When someone is making an estate plan, they choose someone to be their estate administrator or estate executor. The estate plan does provide guidelines and instructions that need to be followed by family members and beneficiaries. It is the estate administrator who goes through this process and ensures that everything happens correctly.
It’s important to understand what types of tasks this person may carry out when deciding who to choose. Here are a few potential responsibilities an estate executor may have.
Dealing with paperwork
First of all, there is paperwork that needs to be submitted or obtained. An example of this would be that the executor needs to get a death certificate and needs to file the will on behalf of the other individual. This has to be done with the probate court.
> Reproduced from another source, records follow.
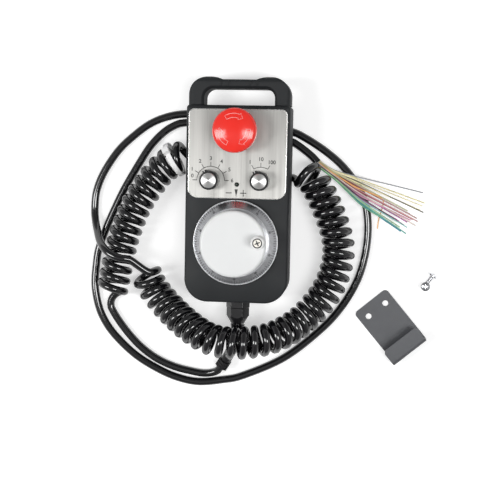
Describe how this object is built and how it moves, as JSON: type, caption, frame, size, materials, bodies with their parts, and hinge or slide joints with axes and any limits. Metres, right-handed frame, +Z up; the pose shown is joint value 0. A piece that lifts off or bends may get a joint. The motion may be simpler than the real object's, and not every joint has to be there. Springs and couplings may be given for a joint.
{
  "type": "pulse generator handwheel",
  "caption": "Hand-held pulse generator pendant with an emergency stop, two selectors, a scaled dial with a finger knob, a curly cord and a hook bracket.",
  "frame": {"origin": "on the ground, under the centre of the box around the handset, its gland and bend protector, the hook bracket and the screws", "axes": "+Z up from the ground through the face of the handset, +Y along the handset towards its handle, +X across it towards the bracket"},
  "size_m": [0.3427, 0.3034, 0.0913],
  "materials": {
    "handset_black": "fine matt moulded texture",
    "seal_rubber": "matt",
    "plain_steel": "zinc plated",
    "brushed_plate": "brushed",
    "circuit_green": "solder mask",
    "terminal_green": "moulded",
    "lamp_lens": "glossy",
    "control_black": "satin",
    "stop_red": "glossy moulded",
    "spring_steel": "bright wire",
    "contact_cream": "satin",
    "brass": "turned",
    "knob_black": "semi-gloss",
    "spun_aluminium": "spun",
    "encoder_grey": "painted",
    "turned_steel": "turned",
    "scale_clear": "clear over a pale printed scale",
    "rim_silver": "polished edge",
    "dial_white": "satin moulded",
    "finger_grey": "pearl satin",
    "gland_nylon": "glossy moulded",
    "cord_jacket": "glossy",
    "core_insulation": "coloured insulation",
    "tie_nylon": "natural",
    "bracket_grey": "powder coated",
    "screw_zinc": "zinc plated"
  },
  "bodies": {
    "handset": {"rear_shell": "handset_black", "front_shell": "handset_black", "shell_gasket": "seal_rubber", "case_screws": "plain_steel", "carry_handle": "handset_black", "handle_screws": "plain_steel", "face_plate": "brushed_plate", "terminal_board": "circuit_green", "terminal_blocks": "terminal_green", "indicator_lamp": "lamp_lens", "estop_bezel": "control_black", "estop_panel_nut": "plain_steel", "estop_spring": "spring_steel", "estop_contact_block": "contact_cream", "estop_contact_screws": "brass", "selector_switch_left": "control_black", "selector_switch_right": "control_black", "selector_nuts": "plain_steel", "selector_washers": "plain_steel", "encoder_housing": "encoder_grey", "encoder_screws": "plain_steel", "encoder_cover": "encoder_grey", "encoder_board": "circuit_green", "encoder_bearings": "turned_steel", "detent_spring": "brass", "gland_body": "gland_nylon", "gland_lock_nut": "gland_nylon", "gland_seal": "seal_rubber", "gland_dome_nut": "gland_nylon", "bend_protector": "gland_nylon", "protector_collar": "gland_nylon", "cord_inlet": "cord_jacket", "cord_tail": "cord_jacket", "coil_left": "cord_jacket", "coil_right": "cord_jacket", "cord_stretch": "cord_jacket", "cord_lead": "cord_jacket", "cord_cores": "core_insulation", "cable_tie": "tie_nylon"},
    "stop_button": {"estop_plunger": "control_black"},
    "stop_head": {"estop_head": "stop_red"},
    "left_knob": {"selector_shaft_left": "turned_steel", "selector_knob_left": "knob_black", "selector_cap_left": "spun_aluminium", "set_screw_left": "plain_steel"},
    "right_knob": {"selector_shaft_right": "turned_steel", "selector_knob_right": "knob_black", "selector_cap_right": "spun_aluminium", "set_screw_right": "plain_steel"},
    "dial": {"encoder_shaft": "turned_steel", "code_disc": "spring_steel", "detent_wheel": "brass", "dial_scale": "scale_clear", "dial_rim": "rim_silver", "dial_disc": "dial_white", "finger_pin": "turned_steel"},
    "finger_grip": {"finger_knob": "finger_grey"},
    "bracket": {"hook_bracket": "bracket_grey"},
    "loose_screws": {"bracket_screws": "screw_zinc"}
  },
  "joints": [
    {"name": "stop_push", "type": "slide", "parent": "handset", "child": "stop_button", "axis": [0, 0, -1], "range_m": [0, 0.005], "stiffness_N_per_m": 600, "springref_m": -0.003, "deforming": ["estop_spring"]},
    {"name": "stop_twist", "type": "hinge", "parent": "stop_button", "child": "stop_head", "pos_m": [-0.071, 0.0919, 0.06], "axis": [0, 0, -1], "range_deg": [0, 40], "stiffness_Nm_per_rad": 0.05},
    {"name": "left_selector", "type": "hinge", "parent": "handset", "child": "left_knob", "pos_m": [-0.0958, 0.0455, 0.06], "axis": [0, 0, 1], "range_deg": [-120, 60]},
    {"name": "right_selector", "type": "hinge", "parent": "handset", "child": "right_knob", "pos_m": [-0.0486, 0.0455, 0.06], "axis": [0, 0, 1], "range_deg": [-60, 0]},
    {"name": "dial_turn", "type": "hinge", "parent": "handset", "child": "dial", "pos_m": [-0.071, -0.0124, 0.056], "axis": [0, 0, 1], "continuous": true},
    {"name": "finger_spin", "type": "hinge", "parent": "dial", "child": "finger_grip", "pos_m": [-0.04634, -0.00981, 0.083], "axis": [0, 0, 1], "continuous": true},
    {"name": "bracket_lift", "type": "slide", "parent": "handset", "child": "bracket", "axis": [0, 0, 1], "range_m": [0, 0.06]},
    {"name": "screws_lift", "type": "slide", "parent": "handset", "child": "loose_screws", "axis": [0, 0, 1], "range_m": [0, 0.04]}
  ]
}
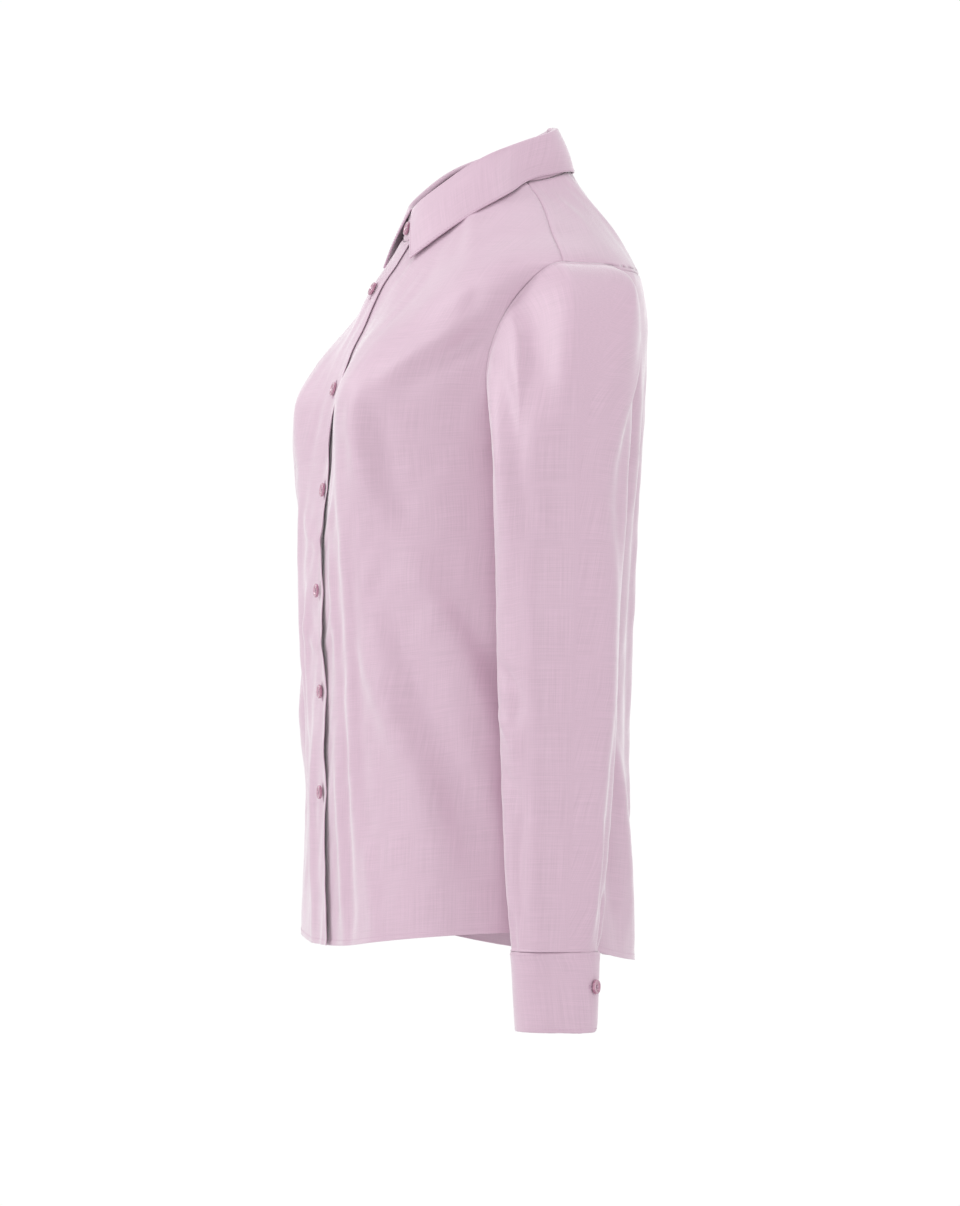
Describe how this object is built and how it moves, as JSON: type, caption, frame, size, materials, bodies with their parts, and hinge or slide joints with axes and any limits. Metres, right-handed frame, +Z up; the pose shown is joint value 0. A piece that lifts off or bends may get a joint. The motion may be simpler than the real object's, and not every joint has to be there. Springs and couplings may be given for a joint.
{
  "type": "long sleeve dress shirt",
  "caption": "Buttoned dress shirt with fold-down collar, yoke, full-length set-in sleeves and buttoned cuffs, filled out as worn and open at neck, hem and cuffs.",
  "frame": {"origin": "on the middle plane between the two shoulders, level with the neck ends of the shoulder seams, where the shoulders carry the shirt", "axes": "+Z up the body, -Y out of the buttoned front, +X towards the wearer's left"},
  "size_m": [0.5808, 0.3152, 0.7412],
  "materials": {
    "lilac_shirting": "fine plain weave with a soft satin sheen",
    "rose_button": "pearly, polished"
  },
  "bodies": {
    "root": {"left_front": "lilac_shirting", "right_front": "lilac_shirting", "back": "lilac_shirting", "yoke": "lilac_shirting", "left_sleeve": "lilac_shirting", "right_sleeve": "lilac_shirting", "left_cuff": "lilac_shirting", "right_cuff": "lilac_shirting", "collar_stand": "lilac_shirting", "collar_fall": "lilac_shirting", "front_button_1": "rose_button", "front_button_2": "rose_button", "front_button_3": "rose_button", "front_button_4": "rose_button", "front_button_5": "rose_button", "front_button_6": "rose_button", "collar_button": "rose_button", "left_cuff_button": "rose_button", "right_cuff_button": "rose_button"}
  },
  "joints": []
}
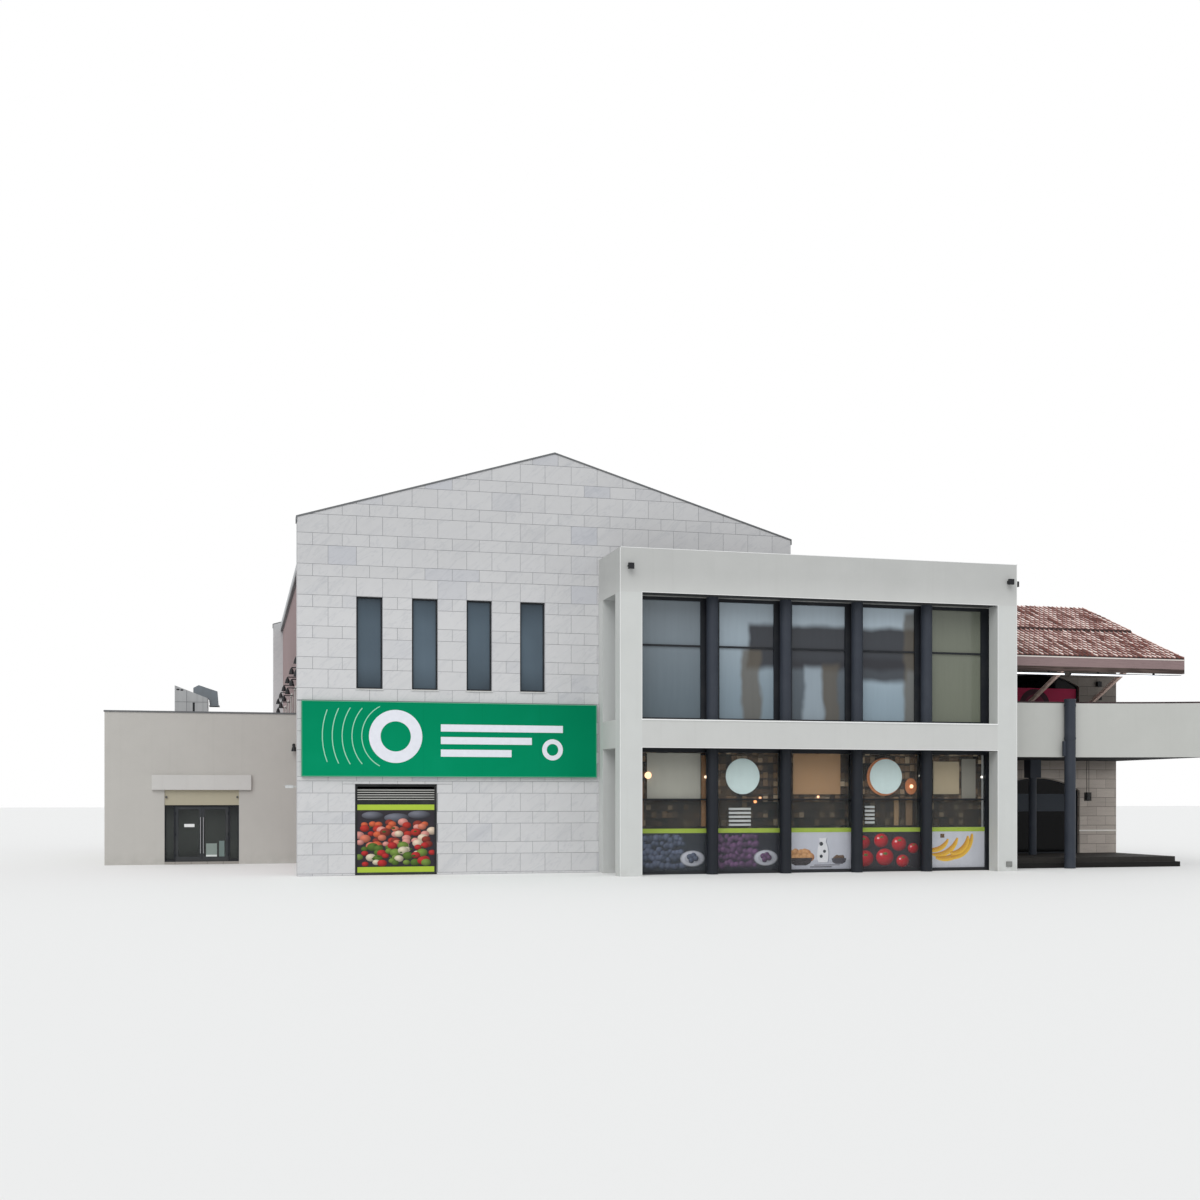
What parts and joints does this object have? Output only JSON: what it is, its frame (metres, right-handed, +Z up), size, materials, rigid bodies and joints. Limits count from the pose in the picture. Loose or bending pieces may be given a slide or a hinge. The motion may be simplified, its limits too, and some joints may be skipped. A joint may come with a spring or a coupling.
{
  "type": "shopping mall",
  "caption": "Two-storey shopping mall: stone-clad gabled hall, glazed portal front, low entrance wing with double doors and a tiled arcade with a curved balcony.",
  "frame": {"origin": "bottom centre of the building's bounding box, at ground level", "axes": "+X to the right along the front, +Y to the rear, +Z up"},
  "size_m": [39.21, 33.035, 14.37],
  "materials": {
    "marble": "honed pale grey slabs",
    "pink_render": "rough render",
    "white_render": "smooth render",
    "roof_sheet": "satin",
    "dark_metal": "satin",
    "slate_paint": "satin",
    "floor_stone": "polished",
    "dark_stone": "flamed",
    "beige_stone": "sawn slabs",
    "concrete": "plain",
    "sign_green": "gloss",
    "cream_panel": "satin",
    "poster": "printed",
    "glass": "clear",
    "steel": "brushed",
    "galvanised": "galvanised",
    "brown_wood": "weathered",
    "terracotta": "pan tiles"
  },
  "bodies": {
    "building": {"front_gable_wall": "marble", "front_gable_over_link": "marble", "front_gable_pier": "marble", "rear_gable_wall": "marble", "left_side_wall": "pink_render", "right_side_wall": "pink_render", "hall_roof_left": "roof_sheet", "hall_roof_right": "roof_sheet", "metal_trim": "dark_metal", "hall_floor": "floor_stone", "link_floor": "floor_stone", "wing_floor": "floor_stone", "upper_floors": "concrete", "sign_panel": "sign_green", "window_frames": "dark_metal", "window_glass": "glass", "shopfront_frame": "dark_metal", "poster_panels": "poster", "wall_lamps": "dark_metal", "portal_piers": "white_render", "portal_top_beam": "white_render", "portal_deck": "white_render", "portal_side_beams": "white_render", "portal_roof": "white_render", "round_columns": "slate_paint", "glazing_frames": "dark_metal", "return_frames": "dark_metal", "glazing_glass": "glass", "link_right_wall": "white_render", "link_roof": "concrete", "rear_walls": "white_render", "wing_front_walls": "white_render", "wing_wall_over_door": "white_render", "window_surrounds": "white_render", "security_camera": "white_render", "wing_side_wall": "white_render", "wing_roof": "concrete", "lintel_panel": "white_render", "name_board": "cream_panel", "entrance_frame": "dark_metal", "sidelight_glass": "glass", "plant_enclosure": "roof_sheet", "roof_duct": "galvanised", "arcade_platform": "dark_stone", "balcony_slab": "white_render", "balcony_parapet": "white_render", "balcony_handrail": "brown_wood", "arcade_ground_wall": "beige_stone", "arcade_upper_wall": "beige_stone", "party_wall": "white_render", "arcade_roof_front": "terracotta", "arcade_roof_rear": "terracotta", "eave_beam": "brown_wood", "eave_struts": "brown_wood"},
    "door_left": {"door_leaf_left": "dark_metal", "door_glass_left": "glass", "door_pulls_left": "steel"},
    "door_right": {"door_leaf_right": "dark_metal", "door_glass_right": "glass", "door_pulls_right": "steel"}
  },
  "joints": [
    {"name": "door_left_hinge", "type": "hinge", "parent": "building", "child": "door_left", "pos_m": [-16.976, -3.7125, 0.11], "axis": [0, 0, -1], "range_deg": [0, 90]},
    {"name": "door_right_hinge", "type": "hinge", "parent": "building", "child": "door_right", "pos_m": [-15.014, -3.7125, 0.11], "axis": [0, 0, 1], "range_deg": [0, 90]}
  ]
}
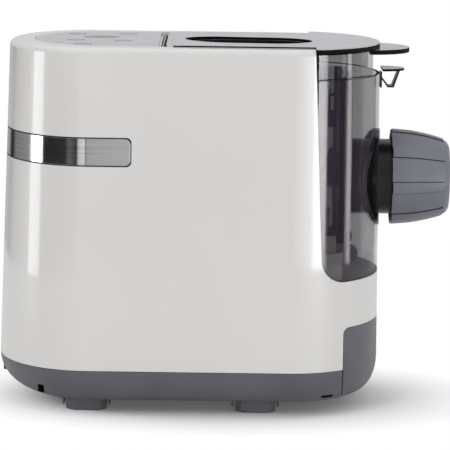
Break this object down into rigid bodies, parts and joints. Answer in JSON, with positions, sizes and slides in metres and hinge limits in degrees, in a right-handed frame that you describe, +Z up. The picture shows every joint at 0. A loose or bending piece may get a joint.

Certain parties will be need to be notified of the death. This starts with the government, family members and other beneficiaries who may need copies of specific paperwork. But notification may also be need to be given to different institutions, like life insurance providers or financial institutions.
Handling the assets
Furthermore, the estate executor just has to deal with the assets that have been left behind. Some of these are tangible, and some may be financial. The executor is in charge of making an inventory and then distributing these assets to the correct parties. If the estate has remaining debts, such as property taxes or credit card debts, the executor also uses the funds from the estate to pay off what is owed.
These are certainly not all of the responsibilities of an estate executor, but they are a good place to start. Those involved need to know their legal obligations.